"Televisores en llamas", Ll. Moix

Semanas atrás, la prensa dio noticia de una quema de televisores en Pakistán. En una provincia del noroeste de aquel país asiático, se promulgó un edicto religioso que consideraba pecaminoso ver la tele. Acto seguido, un diligente grupo de fieles musulmanes amontonó una veintena de receptores de televisión, los roció con gasolina y les prendió fuego. Es de suponer que la fiesta acabó con la hermandad incendiaria brincando sobre las llamas y dando voces a mayor gloria de Alá, mientras crepitaban chips, estallaban pantallas y se expandía un desagradable olor de tele a la brasa.

Todos hemos pensado alguna vez en quemar la tele, aunque por otros motivos. Nuestro impulso no obedecía al fervor religioso, sino a un criterio de defensa propia: estábamos hartos de masticar ese tipo de programas lamentables que un niño poeta definió como "chicle para los ojos". Ahora bien, nuestra tele sigue en su carrito, ilesa. Lejos de sucumbir al brote pirómano, nos hemos conformado con apagarla. Y, al cabo de los años, con no encenderla. No cortes la cuerda que puedas desanudar, nos aconsejó Joubert.

De modo que la solución final pakistaní no nos complace. Remite a la quema de libros que preside la novela de Ray Bradbury Fahrenheit 541,escrita hace unos cincuenta años, aunque basada en una práctica habitual desde siglos atrás. Mucho antes de que se inventara la lista de libros más vendidos, la Iglesia católica ya redactaba su propia lista (negra), en la que incluía los incontables títulos que consideraba desafectos. El destino de tales publicaciones, cuando caían en manos de autoridades confesionales, solía ser la hoguera.

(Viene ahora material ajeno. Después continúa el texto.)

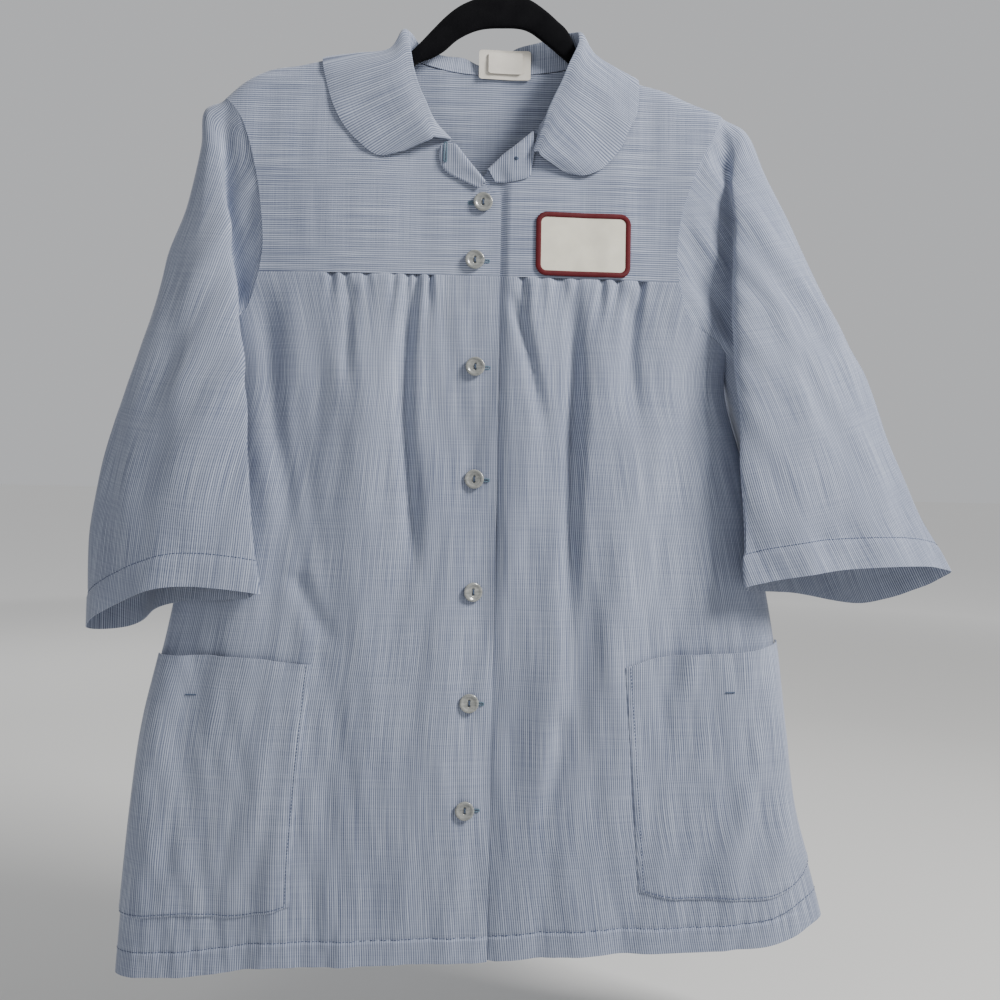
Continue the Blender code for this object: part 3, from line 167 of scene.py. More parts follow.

En tiempos en los que también se quemaba a los presuntos herejes, echar libros al fuego parecía un acto venial. Pero no lo era. Pese a lo cual ha seguido practicándose en Occidente hasta hace bien poco. En pleno siglo XX, los nazis - que habían progresado desde la pira hasta la cámara de gas (en lo tocante a cocción de humanos)- siguieron azuzando a sus matones para que saquearan y quemaran, a la manera tradicional, librerías y bibliotecas. Cosa que también hicieron, por cierto, bastantes energúmenos franquistas convencidos de que todo libro que no difundiera sus principios fundamentales era disolvente.

La quema de televisores, en todo caso, supone un paso al frente en la carrera de la estupidez. Quemar un libro significa combatir a lo bestia las tesis que en él se defienden, palabra a palabra. Quemar un televisor, por el contrario, es como quemar un libro en blanco. Lamento contradecir esta vez a MacLuhan, pero al destruir una tele no se destruye un mensaje. Tan sólo se frustra la posibilidad de emitirlo. Y hay que tener en cuenta que los aparatos pueden difundir cualquier tipo de mensajes, ya sean hostiles o afines. Eso lo sabe el golpista más bruto, incluso los del 23-F, que nunca pretendieron quemar los estudios de Televisión Española, sino ocuparlos.

Quiero decir con todo esto que la televisión se ha convertido, para los ciudadanos más o menos cultivados, en una desafiante paradoja. Por una parte, es un aliado necesario, dado su (infradesarrollado) potencial liberador. Por otra, es un trasto indeseable, dada la basura que ventila. Shimon Peres, el líder laborista israelí, lo sintetizó muy bien: "La televisión - dijo- ha convertido las dictaduras en algo imposible y las democracias en algo insoportable". En la combinación, típicamente judía, de optimismo y pesimismo que encierran tales palabras se reflejan los sentimientos contrapuestos que la televisión suscita. Sabemos que nos está degradando, pero debemos cuidarla y tratar de optimizarla, en Pakistán y aquí. Quizás en el país asiático la empresa lleve algo más de tiempo, pero aquí (si el Estatut lo permite) podríamos ir ya trabajando en ella. Porque ver televisión no es un pecado. Pero ver buena televisión, ahora mismo, es un milagro.